Thankfully David byrne was polite enough to pretend this hadn't happened and we all got around to exchnaging pleasantries. My mother mentioned how good the beet salad was because we all happened to be eating the same thing. David Byrne nodded emphatically and said, "makes your poop turn red!" And went back to eating.

And we didn't say anything else to one another.

Little did I know this conversation would totally save my adventure a few days later. Had I not had the conversation I would never have suspected that the beets in the smoothie I drank in Penn Station might have something to do with my current predicament. It was just one of those things I'd never learned that everyone else seems to know.

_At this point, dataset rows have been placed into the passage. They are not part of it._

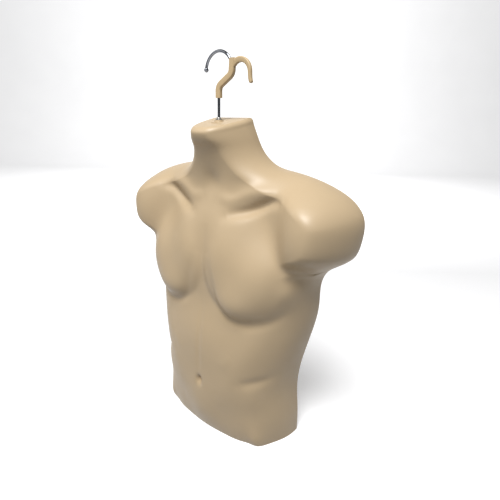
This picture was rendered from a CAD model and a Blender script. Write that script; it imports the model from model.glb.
import math

import bmesh
import bpy
import numpy as np
from mathutils import Matrix, Vector


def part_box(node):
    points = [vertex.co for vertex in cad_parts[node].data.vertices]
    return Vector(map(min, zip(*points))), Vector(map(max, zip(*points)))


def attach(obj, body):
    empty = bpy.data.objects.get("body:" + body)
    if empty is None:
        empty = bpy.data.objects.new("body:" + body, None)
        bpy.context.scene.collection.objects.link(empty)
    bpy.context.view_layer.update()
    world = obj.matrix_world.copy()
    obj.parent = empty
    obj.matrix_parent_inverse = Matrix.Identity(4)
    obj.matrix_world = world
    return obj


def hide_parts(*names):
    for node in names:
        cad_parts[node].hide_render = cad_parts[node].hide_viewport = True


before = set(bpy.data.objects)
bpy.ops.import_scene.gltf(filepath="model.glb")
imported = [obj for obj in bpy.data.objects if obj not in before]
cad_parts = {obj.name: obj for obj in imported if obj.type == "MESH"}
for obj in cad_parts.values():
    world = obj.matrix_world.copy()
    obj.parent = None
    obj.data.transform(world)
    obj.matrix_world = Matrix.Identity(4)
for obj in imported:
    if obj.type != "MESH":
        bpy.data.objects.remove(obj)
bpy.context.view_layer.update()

# Hanging torso display form. The form's shape is worked out in millimetres in
# the frame's axes (x out to the side, z up, chest facing -Y), then scaled.
MM = 0.001
SHELL_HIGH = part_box("torso_shell")[1]
BACK_Y = SHELL_HIGH.y / MM
NECK_TOP = SHELL_HIGH.z / MM
WIRE_LOW, WIRE_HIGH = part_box("hook_wire")
AXIS_Y = (WIRE_LOW.y + WIRE_HIGH.y) / 2 / MM


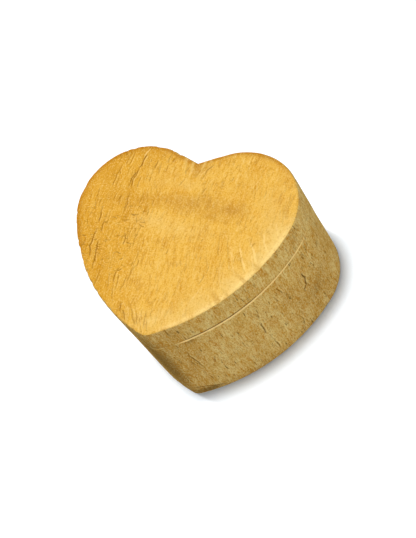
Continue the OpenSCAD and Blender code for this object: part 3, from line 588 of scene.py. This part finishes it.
def build_case():
    """The case: inner wall, rubbed rim, side, underside, the key's recess and the arbor's bore."""
    rim, foot = CASE_HIGH[2], CASE_LOW[2]
    floor = FLOOR_LOW[2] - 0.05
    rubbed = 0.1 + 0.95 * rub_and_highlight()
    inner = rings([(WALL, floor), (WALL, rim - 0.4), (WALL - 0.12, rim - 0.12), (WALL - 0.4, rim)])
    bevel = []
    for turn in np.radians([90, 60, 30, 0]):
        bevel.append((rubbed * (1 - math.cos(turn)), rim - rubbed * (1 - math.sin(turn)) * 1.3))
    edge, *_ = wear_side(rings(bevel), np.full(len(bevel), UNWORN))
    heights = np.linspace(rim - 1.15, foot + 0.6, 94)
    side, side_crack_and_shade, side_highlight, side_tone = wear_side(rings([(0, z) for z in heights]), heights)
    base = rings([(0.12, foot + 0.2), (0.5, foot)])
    bearing = np.arctan2(base[-1, :, 1] - KEY_AT[1], base[-1, :, 0] - KEY_AT[0])
    recess = []
    for radius, z in (
        (RECESS_R + 0.3, foot), (RECESS_R, foot + 0.3), (RECESS_R, RECESS_TOP - 0.6),
        (RECESS_R - 0.6, RECESS_TOP + 0.04), (BORE_R, RECESS_TOP + 0.04), (BORE_R, floor),
    ):
        x, y = KEY_AT[0] + radius * np.cos(bearing), KEY_AT[1] + radius * np.sin(bearing)
        recess.append(np.column_stack([x, y, np.full(AROUND, z)]))
    rows = np.concatenate([inner, edge, side, base, recess])
    hinge_seat(rows, LEAF_LOW[2], LEAF_HIGH[2])
    before, after = len(inner) + len(edge), len(base) + len(recess)

    def spread(values):
        return np.pad(values, ((before, after), (0, 0))).ravel()

    # Pale paint on the rim's bevel: partly worn varnish, partly a painted highlight.
    gold = np.zeros(rows.shape[:2])
    over_bevel = np.array([1, 1, 0.9, 0.3])[:, None]
    gold[len(inner) : before] = over_bevel * (0.1 + 0.9 * np.minimum(1, 1.3 * rub_and_highlight()))
    faces = between_rows(len(rows), AROUND) + quads((len(rows) - 1) * AROUND, 0, AROUND)
    return make_mesh("case_wood", rows.reshape(-1, 3), faces, {
        "crack_and_shade": spread(side_crack_and_shade), "painted_highlight": spread(side_highlight), "side_tone": spread(side_tone),
        "gold": gold.ravel(), "wrap": unroll(rows, rows[..., 2]).reshape(-1, 3),
    })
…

It took a good twenty minutes to put everything together, before which I had convinced myself that I was stuck in Washington DC with dysfunctional kidneys and no way of getting anywhere until the East coast recovered, which was never.

So yes, David Byrne--love how eccentric he is, not just because that's what make his music so special but because normal people wouldn't talk about how the food they're eating next to you affects bodily functions.